### What the task requires
The listing below contains a span that opens with the line containing "make_torso(skin)" and closes with the line containing "if empty is". Return that span exactly.

### Records shown
┄┄┄┄┄┄┄┄┄┄┄┄┄┄┄┄┄┄┄┄

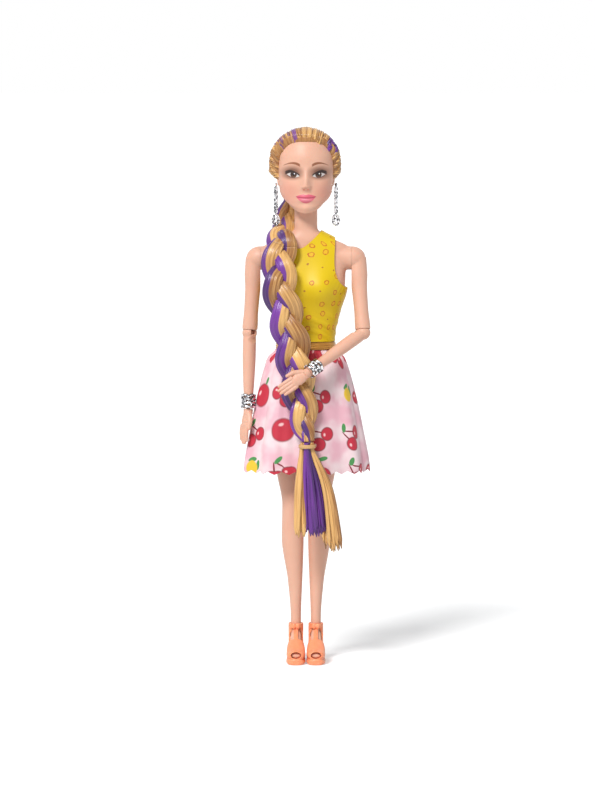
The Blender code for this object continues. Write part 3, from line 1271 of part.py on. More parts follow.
def skirt_point(angle, share, out):
    flare = smooth_between(SKIRT_SHARES, share)[0]
    top = torso_offset(angle, SKIRT_TOP_HEIGHT, FIT_GAP * 1.4)
    c = math.cos(angle)
    s = math.sin(angle)
    hem = Vector((SKIRT_HEM_HALF_WIDTH * c, SKIRT_HEM_HALF_DEPTH * s, SKIRT_HEM_HEIGHT))
    fold = SKIRT_FOLD_DEPTH * share ** 0.8 * math.cos(angle * SKIRT_FOLD_COUNT + 0.8 * math.sin(angle * 2))
    pinking = PINKING_DEPTH * share ** 8 * abs(math.sin(angle * PINKING_COUNT / 2))
    x = top.x + (hem.x - top.x) * flare
    y = top.y + (hem.y - top.y) * flare
    outward = Vector((c, s * 1.2, 0)).normalized()
    z = SKIRT_TOP_HEIGHT + (SKIRT_HEM_HEIGHT - SKIRT_TOP_HEIGHT) * share + pinking
    return Vector((x, y, z)) + outward * (fold + out)


def make_skirt(pink, strip):
    sides = 54
    shares = [0.0, 0.08, 0.3, 0.6, 0.88, 1.0]
    angles = [2 * math.pi * i / sides for i in range(sides)]
    rings = [[skirt_point(a, share, CLOTH_THICKNESS) for a in angles] for share in shares]
    rings += [[skirt_point(a, share, 0.0) for a in angles] for share in reversed(shares)]
    finish(loft("skirt", rings, closed=True), "skirt", pink, Vector((0, 0, SKIRT_TOP_HEIGHT)), 60)
    rings = []
    half = CLOSURE_WIDTH / 2
    for share in (0.10, 0.16, 0.22, 0.28, 0.34):
        middle = skirt_point(math.pi / 2, share, CLOTH_THICKNESS + FIT_GAP * 2)
        outline = ((-1, 0), (1, 0), (1, 1), (-1, 1))
        rings.append([middle + Vector((half * a, CLOSURE_THICKNESS * b, 0)) for a, b in outline])
    finish(loft("strip", rings), "skirt_closure", strip, Vector((0, 0, SKIRT_TOP_HEIGHT)))


# Ear drops
def make_ear_drop(sign, side_name, silver):
    lobe_x = HEAD_HALF_WIDTH * 0.95 + EAR_THICKNESS / 2 * math.sqrt(1 - LOBE_SHARE ** 2) + FIT_GAP
    hook = Vector((sign * lobe_x, EAR_SETBACK, EAR_HEIGHT - EAR_LENGTH / 2 * LOBE_SHARE))
    post = ball("post", hook + Vector((sign * DROP_BEAD_RADIUS, 0, 0)), [DROP_BEAD_RADIUS] * 3, 6)
    finish(post, "ear_stud_" + side_name, silver, hook)
    first = hook + Vector((sign * DROP_BEAD_RADIUS, 0, -DROP_BEAD_RADIUS * 2 - FIT_GAP))
    beads = []
    for index in range(DROP_BEAD_COUNT):
        centre = first - Vector((0, 0, DROP_BEAD_PITCH * index))
        beads.append(ball("bead", centre, [DROP_BEAD_RADIUS * 1.08] * 3, 6))
    drop = beads.pop(0)
    combine(drop, beads, "UNION")
    finish(drop, "ear_drop_" + side_name, silver, hook + Vector((sign * DROP_BEAD_RADIUS, 0, 0)))
    low = first - Vector((0, 0, DROP_BEAD_PITCH * (DROP_BEAD_COUNT - 1) + DROP_BEAD_RADIUS * 1.08
                          + FIT_GAP + PENDANT_HALF_HEIGHT))
    pendant = ball("pendant", low, (PENDANT_HALF_WIDTH, PENDANT_HALF_DEPTH, PENDANT_HALF_HEIGHT), SMALL_SIDES)
    finish(pendant, "ear_pendant_" + side_name, silver, hook + Vector((sign * DROP_BEAD_RADIUS, 0, 0)))


def centre_on_floor():
    """Put the whole doll's middle over the origin, on the floor."""
    corners = []
    for solid in bpy.context.scene.collection.objects:
        for vertex in solid.data.vertices:
            corners.append(solid.location + vertex.co)
    shift = Vector([-(min(c[k] for c in corners) + max(c[k] for c in corners)) / 2 for k in (0, 1)]
                   + [-min(c.z for c in corners)])
    for solid in bpy.context.scene.collection.objects:
        solid.location += shift


def build():
    clear_scene()
    skin = plain_material("skin_plastic", (0.86, 0.62, 0.46), 0.45)
    hair = plain_material("golden_hair", (0.72, 0.45, 0.17), 0.5)
    silver = plain_material("silver_metal", (0.8, 0.8, 0.82), 0.25, 1.0)
    yellow = plain_material("yellow_cloth", (0.8, 0.6, 0.02), 0.7)
    gold = plain_material("gold_cloth", (0.55, 0.33, 0.06), 0.5)
    pink = plain_material("pink_cloth", (0.8, 0.4, 0.5), 0.8)
    white = plain_material("white_strip", (0.85, 0.85, 0.85), 0.8)
    peach = plain_material("peach_plastic", (0.9, 0.35, 0.15), 0.4)
    band = plain_material("hair_band", (0.6, 0.4, 0.15), 0.6)
    make_torso(skin)
    make_neck_peg(skin)
    make_head(skin)
    make_hair_cap(hair)
    make_ponytail(hair)
    make_braid(hair, band)
    make_tail(hair)
    for sign, side_name in ((1, "left"), (-1, "right")):
        make_arm(sign, side_name, skin, silver)
        make_leg(sign, side_name, skin)
        make_shoe(sign, side_name, peach)
        make_ear_drop(sign, side_name, silver)
    make_bodice(yellow, white)
    make_belt(gold)
    make_skirt(pink, white)
    centre_on_floor()


build()
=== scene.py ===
"""The looks of a jointed fashion doll, in the order in which the doll is put together."""
import math
import random

import bpy
from mathutils import Matrix, Vector
from mathutils.bvhtree import BVHTree


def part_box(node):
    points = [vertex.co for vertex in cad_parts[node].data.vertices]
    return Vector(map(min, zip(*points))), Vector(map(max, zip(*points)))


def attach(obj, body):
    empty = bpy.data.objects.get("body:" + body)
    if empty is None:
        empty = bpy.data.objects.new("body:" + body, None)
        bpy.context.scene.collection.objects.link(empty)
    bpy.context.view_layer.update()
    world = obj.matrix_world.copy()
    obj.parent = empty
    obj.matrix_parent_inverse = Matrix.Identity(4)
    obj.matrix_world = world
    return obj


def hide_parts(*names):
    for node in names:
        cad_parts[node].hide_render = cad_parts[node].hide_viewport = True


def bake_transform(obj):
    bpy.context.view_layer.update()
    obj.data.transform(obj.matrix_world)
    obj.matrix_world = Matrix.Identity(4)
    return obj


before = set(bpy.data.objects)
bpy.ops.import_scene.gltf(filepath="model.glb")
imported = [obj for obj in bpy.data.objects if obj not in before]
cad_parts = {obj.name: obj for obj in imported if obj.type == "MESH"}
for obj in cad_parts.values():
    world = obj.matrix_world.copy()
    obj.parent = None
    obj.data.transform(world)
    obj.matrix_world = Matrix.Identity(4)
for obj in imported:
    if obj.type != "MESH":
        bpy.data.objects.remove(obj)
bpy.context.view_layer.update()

# The studio: a pale floor under soft light from the front left, and a camera on a
# long lens a little above the doll's middle. None of it is part of the doll.
shell_low, shell_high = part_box("torso_front_shell")
fit_gap = 0.0003
doll_axis = Vector(((shell_low.x + shell_high.x) / 2, shell_high.y + fit_gap / 2, 0.0))
picture_height = 0.4428
camera_distance = 2.2
camera_rise = math.radians(5.0)
picture_middle = doll_axis + Vector((-0.0047, 0.0, 0.1492))
key_width = math.radians(17)
key_rise = math.radians(44)
key_turn = math.radians(27)
white_colour = (1.0, 1.0, 1.0, 1.0)
both_sides = ((1, "left"), (-1, "right"))


class Value:
    """An output of a shader's node; arithmetic on it adds the nodes that work it out."""

    def __init__(self, node, output=0):
        self.socket = node.outputs[output]

    def __add__(self, other):
        return maths("ADD", self, other)

    def __sub__(self, other):
        return maths("SUBTRACT", self, other)

    def __rsub__(self, other):
        return maths("SUBTRACT", other, self)

    def __mul__(self, other):
        return maths("MULTIPLY", self, other)

    def __truediv__(self, other):
        return maths("DIVIDE", self, other)


def put(socket, value):
    """Set a node's input, or link a value to it."""
    if isinstance(value, Value):
        socket.id_data.links.new(value.socket, socket)
    else:
        socket.default_value = value


def add_node(kind, inputs, tree=None, **settings):
    """A node with its settings and inputs, in the tree that is given or that of an input."""
    trees = [value.socket.id_data for value in inputs.values() if isinstance(value, Value)]
    node = (tree or trees[0]).nodes.new("ShaderNode" + kind)
    for setting, value in settings.items():
        setattr(node, setting, value)
    for name, value in inputs.items():
        put(node.inputs[name], value)
    return node


def maths(operation, *values):
    return Value(add_node("Math", dict(enumerate(values)), operation=operation))


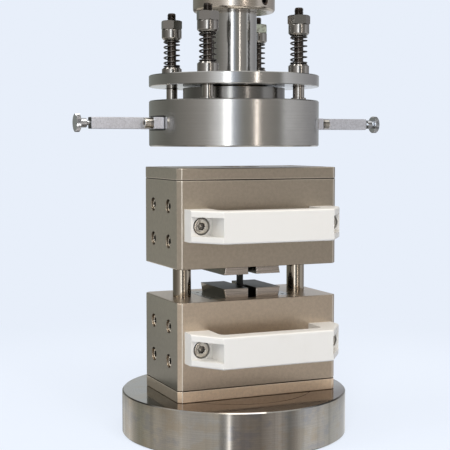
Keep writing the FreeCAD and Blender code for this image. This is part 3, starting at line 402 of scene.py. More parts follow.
@dataclass(frozen=True)
class Streaked(Turned):
    """The lower platen's steel: turned, then marked by cleaning and handling down its rim."""

    streak_scale: float = 9.0
    streak_dark: float = 0.3
    streak_shade: float = 0.5
    cloud_stretch: tuple[float, float, float] = (38.0, 38.0, 60.0)
    brown: Colour = (0.33, 0.285, 0.225, 1.0)
    blue: Colour = (0.24, 0.25, 0.28, 1.0)
    # the dark brown of a painted reflection on the front of the top face
    oil: Colour = (0.113, 0.072, 0.046, 1.0)
    oil_cover: float = 0.92
    oil_from: tuple[float, float] = (0.02, 0.06)
    top: float = 0.038

    def finished(self, graph: Graph, tone: Value, rough: Value, normal: Value) -> Inputs:
        """Streaks run down the rim, because they change with the angle and hardly with the height.

        Args:
            graph: the material's node tree.
            tone: the colour so far.
            rough: the roughness so far.
            normal: the normal.

        Returns:
            The shader's inputs, by socket.
        """
        place = graph.place()
        x, y, z = graph.axes(place)
        streak = graph.noise_along(y.angle_to(x), self.streak_scale, 3.0)
        dark = streak.between(0.42, 0.72) * self.streak_dark
        cloud = graph.noise(graph.mapped(place, self.cloud_stretch), 1.0, 5.0, 0.62)
        warmed = graph.blend(cloud.between(0.50, 0.62) * 0.55, tone, self.brown)
        cooled = graph.blend((1 - cloud).between(0.52, 0.66) * 0.6, warmed, self.blue)
        on_top = z.between(self.top - 3 * TENTH, self.top - TENTH)
        # painted reflection: the top face towards the front is blended to dark brown, for the cover's front
        # mirrored in it
        painted_reflection = (0 - y).between(*self.oil_from) * on_top * self.oil_cover
        shaded_and_oiled = graph.blend(painted_reflection, cooled, self.oil)
        streaked = graph.blend(dark * (1 - on_top), shaded_and_oiled, shade(self.tone, self.streak_shade))
        return looks(streaked, rough + dark * 0.08 + cloud.swing(0.10), normal)


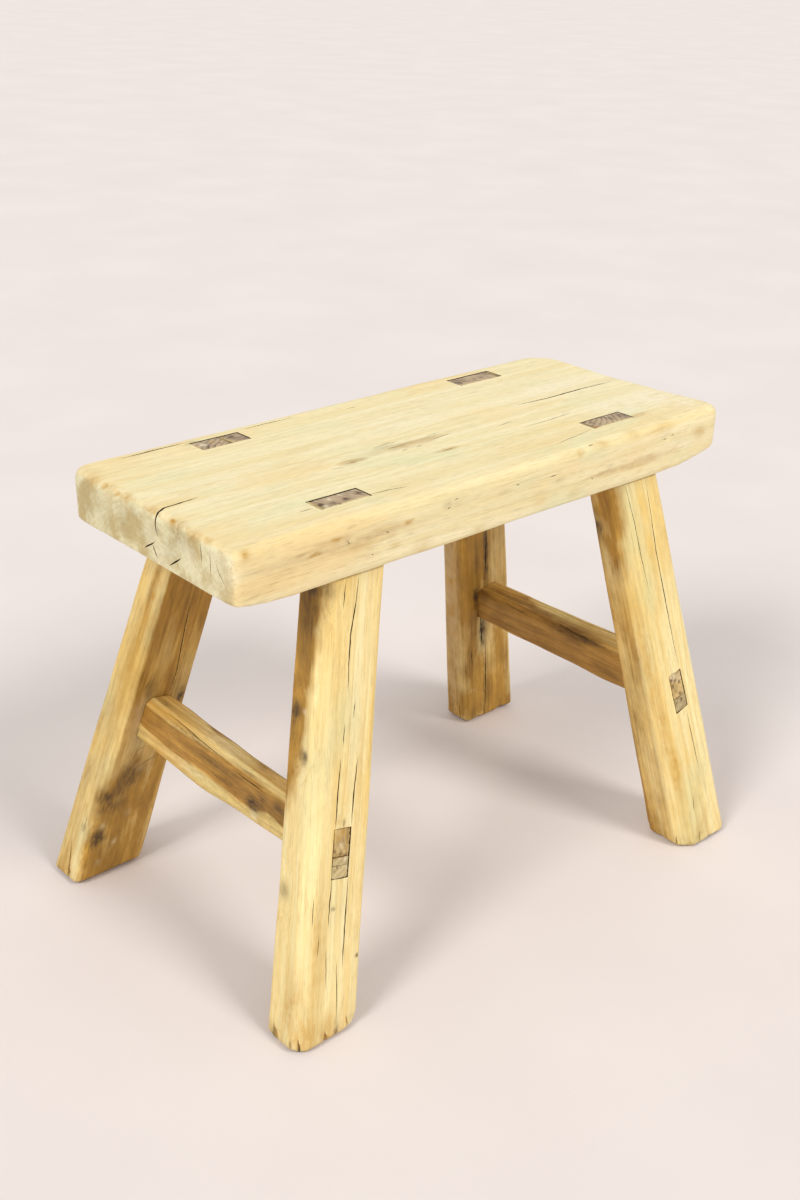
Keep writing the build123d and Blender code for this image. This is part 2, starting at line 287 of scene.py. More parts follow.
def growth_rings(tree, pattern):
    """How dark each year's ring is, from 0 to 1."""
    flat = put(tree, VECTOR_MATH, {0: pattern["grain"], 1: (0, 1, 1)}, **TIMES)
    radius = put(tree, VECTOR_MATH, {0: flat}, out="Value", operation="LENGTH")
    stray = put(tree, RANGE, {"Value": pattern["wander"], "To Min": -RING_WANDER,
                              "To Max": RING_WANDER})
    bent_radius = put(tree, MATH, {0: radius, 1: stray})
    year = put(tree, MATH, {0: bent_radius, 1: 1 / RING_WIDTH}, **TIMES)
    season = put(tree, MATH, {0: year}, operation="FRACT")
    left_of_year = put(tree, MATH, {0: 1.0, 1: season}, operation="SUBTRACT")
    early = put(tree, MATH, {0: left_of_year, 1: RING_SHARPNESS}, operation="POWER")
    shown = put(tree, RANGE, {"Value": pattern["uneven"], "To Min": FAINTEST_RING,
                              **BETWEEN["uneven"]})
    return put(tree, MATH, {0: early, 1: shown}, **TIMES)


# %% [markdown]
# Heartwood isn't one brown. Fine strands and soft mottles share its darkness,
# and they also fray its edge, so brown runs out into the pale wood in streaks.

# %% Heartwood
STRAND_SHARE, BLOTCH_SHARE = 0.4, 0.6


def heartwood(tree, pattern):
    """Where brown wood shows, and how deep its brown is."""
    blotches = put(tree, MATH, {0: pattern["blotch"], 1: BLOTCH_SHARE}, **TIMES)
    mottle = put(tree, MATH, {0: pattern["strand"], 1: STRAND_SHARE, 2: blotches},
                 **TIMES_AND_ADD)
    frayed = put(tree, MATH, {0: mottle, 1: pattern["heart"]})
    shown = put(tree, RANGE, {"Value": frayed, **BETWEEN["heart"]})
    depth = put(tree, RANGE, {"Value": mottle, **BETWEEN["mottle"]})
    return shown, depth


# %% [markdown]
# An end takes up water and dirt like a bundle of straws, so it is duller than a
# face and patchy. The rings cross it as arcs, and the saw has left strokes.

# %% End grain
STROKE_STRETCH = 0.10     # width of a stroke against its length
STROKE_SHOW, PATCH_SHOW = 0.22, 0.85


def sawn_end(tree, pattern, ring, tone, end_rings):
    """The colour of an end, and the strokes that the saw left on it."""
    sawn = put(tree, "ShaderNodeVectorRotate",
               {"Vector": pattern["grain"], "Angle": SAW_ANGLE}, rotation_type="X_AXIS")
    across_cut = put(tree, VECTOR_MATH,
                     {0: sawn, 1: (0, STROKE_STRETCH / SAW_PITCH, 1 / SAW_PITCH)}, **TIMES)
    strokes = put(tree, "ShaderNodeTexNoise", {"Vector": across_cut, "Scale": 1.0})
    stroked = put(tree, RANGE, {"Value": strokes, "To Max": STROKE_SHOW, **BETWEEN["stroke"]})
    patchy = put(tree, RANGE, {"Value": pattern["patch"], "To Max": PATCH_SHOW,
                               **BETWEEN["patch"]})
    ringed = put(tree, MATH, {0: ring, 1: end_rings}, **TIMES)
    colour = tone["end_pale"]
    for mask, tint in ((patchy, "end_dark"), (stroked, "end_dark"), (ringed, "end_deep")):
        colour = put(tree, COLOUR_MIX, {FACTOR: mask, UNDER: colour, OVER: tone[tint]},
                     **COLOURS)
    return colour, strokes


# %% [markdown]
# A stain painted as a smooth spot looks sprayed on. Real ones sit in the pores,
# so specks along the grain break each one up, most where it is faint.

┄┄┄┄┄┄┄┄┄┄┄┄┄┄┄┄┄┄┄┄

### Result
    make_torso(skin)
    make_neck_peg(skin)
    make_head(skin)
    make_hair_cap(hair)
    make_ponytail(hair)
    make_braid(hair, band)
    make_tail(hair)
    for sign, side_name in ((1, "left"), (-1, "right")):
        make_arm(sign, side_name, skin, silver)
        make_leg(sign, side_name, skin)
        make_shoe(sign, side_name, peach)
        make_ear_drop(sign, side_name, silver)
    make_bodice(yellow, white)
    make_belt(gold)
    make_skirt(pink, white)
    centre_on_floor()


build()
=== scene.py ===
"""The looks of a jointed fashion doll, in the order in which the doll is put together."""
import math
import random

import bpy
from mathutils import Matrix, Vector
from mathutils.bvhtree import BVHTree


def part_box(node):
    points = [vertex.co for vertex in cad_parts[node].data.vertices]
    return Vector(map(min, zip(*points))), Vector(map(max, zip(*points)))


def attach(obj, body):
    empty = bpy.data.objects.get("body:" + body)
    if empty is None:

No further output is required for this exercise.